While not definitive the second chart above clearly shows how we will probably decline in numbers. As I write there are ninety-four Irish friars and of them there are only forty-two friars under 70. In ten years time only thirteen and in twenty years time only six will be under seventy. Union with the British Province, though it may bring other benefits, will not solve this problem. They have their own sinking ship. Two sinking ships will not keep one another afloat. On this point all union will do is spread the same problem over a wider geographical, cultural and social area. Either way our future does not present a pleasant prospect.

On a national scale it means that there will come a time when there will be too few young people both to generate the wealth and pay the taxes as well as run the system that supports the elderly and needy. Perhaps that is really why there are moves to introduce both assisted suicide and euthanasia.

So there are other considerations besides the impact on vocations. As for society so for us: there will be fewer friars to provide and care for the greater number who are elderly. There will be fewer friars to maintain ministries. Let me be more direct: many of our ministries and communities will no longer be viable. How can nine communities and their ministries be sustained with these declining numbers? It’s not possible.

For our province and for the Irish Church there is a hard and bitter task ahead. If Irish society and therefore the Irish Church are to be saved from the deep we must brace ourselves for the icy days ahead. The waters of conflict must be braved and a great effort made to reverse that most dreadful and fateful decision of 1978. Is it not time for a re-appropriation of the Church’s teaching on contraception? Is it not time that Catholics are clearly and consistently told why contraception is morally wrong? That will not go down well! No doubt even among the clergy there are those who will not assent to this teaching. Perhaps we are where the Roman Republic once was and,if I may quote the Roman historian Livy, “We can bear neither our vices nor the remedies.” Perhaps there are those who have no stomach for the task ahead but if we do not strive to do something we will not survive.

It is also true that the Church has lost her moral authority. Perhaps that is no great loss. Surely the people should be convinced by the rationality of our arguments not the moral authority of the institution? At least, if we are successful, we might save Irish society, restore some life to the Church and even to vocations. If the rest of society sinks then the Church in Ireland could be a lifeboat for the Irish. If we shirk this task we will go down together.

Br. Tom Forde OFM Cap

Sources:

Resource for statistics:

Population Research Institute:

CIA concerns:

Demographic Winter:

Monday, November 26, 2012

FIVE BASIC POINTERS ON PRAYER


The image above is part of a illustration by F. Cayley-Robinson from Cardinal Manning's translation of the Fioretti.
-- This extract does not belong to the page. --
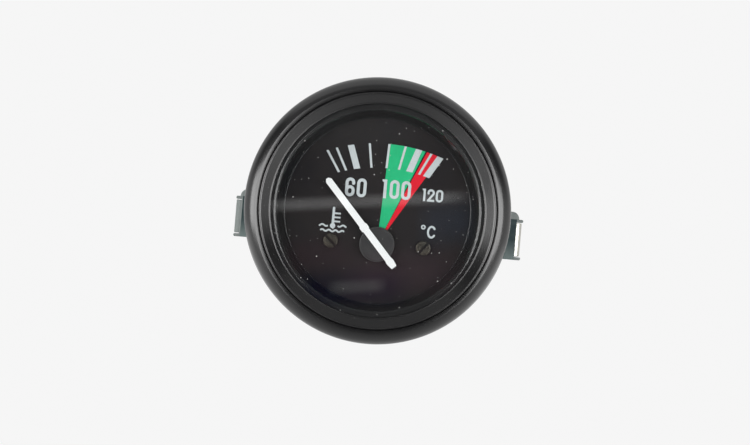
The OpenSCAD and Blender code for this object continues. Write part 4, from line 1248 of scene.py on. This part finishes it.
@dataclass
class Strap:
    """The bent steel strap that clamps the gauge from behind, with its two feet."""

    thickness: float = 1.2
    low: float = -8.5
    high: float = 2.5
    shift: float = 0.5
    leg_x: float = 28.1
    foot_x: float = 32.05
    foot_z: float = -8.1
    base_z: float = -41.9
    bend_radius: float = 1.4
    lip: float = 0.7
    lip_root: float = 0.8
    lip_thinner: float = 0.02
    lip_row: float = 0.3
    lip_left: Lip = Lip(46.0, 0.75)
    lip_right: Lip = Lip(76.0, 0.65)
    tooth: float = 0.95
    tooth_width: float = 0.72
    tooth_gap: float = 0.15
    tooth_round: float = 0.3
    tab: float = 1.7
    tab_step: float = 0.05
    round_share: float = 0.98
    plate_tilt: float = 1.0
    tab_tilt: float = 0.5
    edge: float = 0.14
    edge_row: float = 0.3
    edge_share: float = 0.9
    end_share: float = 0.7
    row_gap: float = 0.004
    least_gap: float = 1e-4
    hole_radius: float = 2.8
    drill: float = 3.0
    foot_depth: float = 1.5
    worn_earlier: float = 0.25
    tab_line: float = 0.02

    def half_line(self) -> np.ndarray:
        """Middle line of the right half in the x-z plane, from its teeth's tips to the middle."""
        b, x = self.bend_radius, self.leg_x
        return np.vstack([
            [(self.foot_x + self.tooth, self.foot_z)],
            arc((x + b, self.foot_z - b), b, 90, 180, 12),
            arc((x - b, self.base_z + b), b, 0, -90, 12),
            [(0.0, self.base_z)],
        ])

    def fold_start(self, lip: Lip) -> float:
        """Where a foot's flat face ends and its lip's fold begins."""
        return self.foot_x - lip.fold * math.tan(math.radians(lip.bend) / 2)

    def lip_line(self, lip: Lip) -> np.ndarray:
        """Middle line of a right lip in the x-z plane, from inside the foot backwards.

        Args:
            lip: Its bend and fold.

        Returns:
            N by 2 array.
        """
        f, start, turn = lip.fold, self.fold_start(lip), math.radians(lip.bend)
        out = np.array([math.cos(turn), -math.sin(turn)])
        return np.vstack([
            [(start - self.lip_root, self.foot_z)],
            arc((start, self.foot_z - f), f, 90, 90 - lip.bend, 12),
            [np.array([self.foot_x, self.foot_z]) + self.lip * out],
        ])

    def end_gap(self, y: np.ndarray, lip: Lip) -> np.ndarray:
        """How far the foot ends short of its teeth's tips at each height.

        The two teeth have rounded tips, between them the foot ends where the lip's fold begins,
        and above them it is a quarter of a circle. Each round is 1 - (1 - 0.98 u^2)^0.5, which
        stops just short of a full quarter, where its slope would have no end.

        Args:
            y: Heights across the strap.
            lip: The lip between the teeth.

        Returns:
            Distances from the tips, in the plane of the foot.
        """
        top, half = self.high - self.tab, self.tooth_width / 2
        middle = np.where(y < (self.low + top) / 2, self.low + half, top - half)
        off = np.abs(y - middle) / half
        tooth = self.tooth_round * (1 - np.sqrt(1 - self.round_share * np.clip(off, 0, 1) ** 2))
        recess = self.foot_x + self.tooth - self.fold_start(lip)
        rise = np.clip((y - top) / self.tab, 0, 1)
        corner = self.tooth + self.tab * (1 - np.sqrt(1 - self.round_share * rise ** 2))
        return np.where(y > top, corner, np.where(off <= 1, tooth, recess))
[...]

Rebuilding one’s prayer life is a regular part of the struggle to remain faithful to Christ for some of us. We wander off, get lost, lose focus or get distracted and prayer takes a back-seat. Then we have to rebuild and re-establish the patterns without which life becomes chaotic and disjointed.

Remember above all that everything depends on grace - without the help of God we are incapable of doing or achieving any good. It is God who prays in and through us - the Holy Spirit makes our prayer the prayer of Christ the Son to the Father. He makes our prayer possible. He makes our prayer to be prayer.

On a more practical but less sublime level:
1. Time. One has to give time to prayer. It cannot be packed into the odd leftovers of the day. Each of us is different though. We differ in age, gender, experience and health, in the business of our life, and in our openness to grace. That means we will not all give the same amount of time to prayer everyday, or have the same time of day or even have the same pattern of prayer time throughout our lives. Still one must make time for prayer, quality time. It may mean, for many of us, getting to bed earlier so that we can get up earlier to pray. It may mean we start with fifteen minutes and only slowly expand that time. Like anyone getting fit one must put in the time and the effort.

2. Space. Most people do not have the luxury that I have of easy access to an oratory. Often prayer must happen in the bedroom, sitting room or parlour, on a bench in a park or at the back of a cold church before morning Mass. Whatever space we have it ought to be quiet, free from distractions and not so warm that we fall asleep nor so cold that we freeze. Having a ‘prayer corner’ can help. Such a ‘corner’ can be a spot with the bible or our missal, a crucifix or an icon, a candle but whatever is there it is a space where only our prayer things go. It is separate from the rest of the room and sacred. It helps us make the transition to a prayerful state of mind. Likewise a favourite spot in a church or a park can help us establish the habit of prayer, the practice of quietly listening to God.

3. Preparation. Too often we jump straight to prayer. Sometimes we are ready but more often we are not. We forget that we are fallen creatures easily distracted, easily caught up in the unnecessary like Martha rather than focused on the Lord like Mary. Have set prayers to prepare such as an invocation of the Holy Spirit. Take some moments to breath and focus on what you are about to do, whom you are about to address.

4. Content. Unlike the meditation of Eastern religions Christian prayer has content. We are spending time with the Three Persons of the Holy Trinity and the Court of Heaven. By baptism we have this extraordinary privilege of praying to the Father, through the Son in the Holy Spirit. Our prayer, even if it is only a phrase from the Gospel or a repeated prayer always has something to it. It is never simple attending to what is as in Zen meditation. It never seeks to be without thought or to lose awareness. We are in relationship with God, Three in One, and love draws us on deeper and deeper into that Mystery.

5. Perseverance. Never forget to end the prayer with an act of thanksgiving. Prayer is a gift from God. Remember too that every day is different. There are good ones and bad ones. There are days when we are sick, busy, distracted, worried or hurt. There are visitors, disturbances and unexpected alterations to our lives. Prayer that adapts and still keeps going is prayer that will last and have an effect. When we turn from prayer to do an urgent work of mercy or charity it becomes a powerful prayer in itself. Prayer that is genuine draws us closer to genuine love for God and charity toward our neighbour.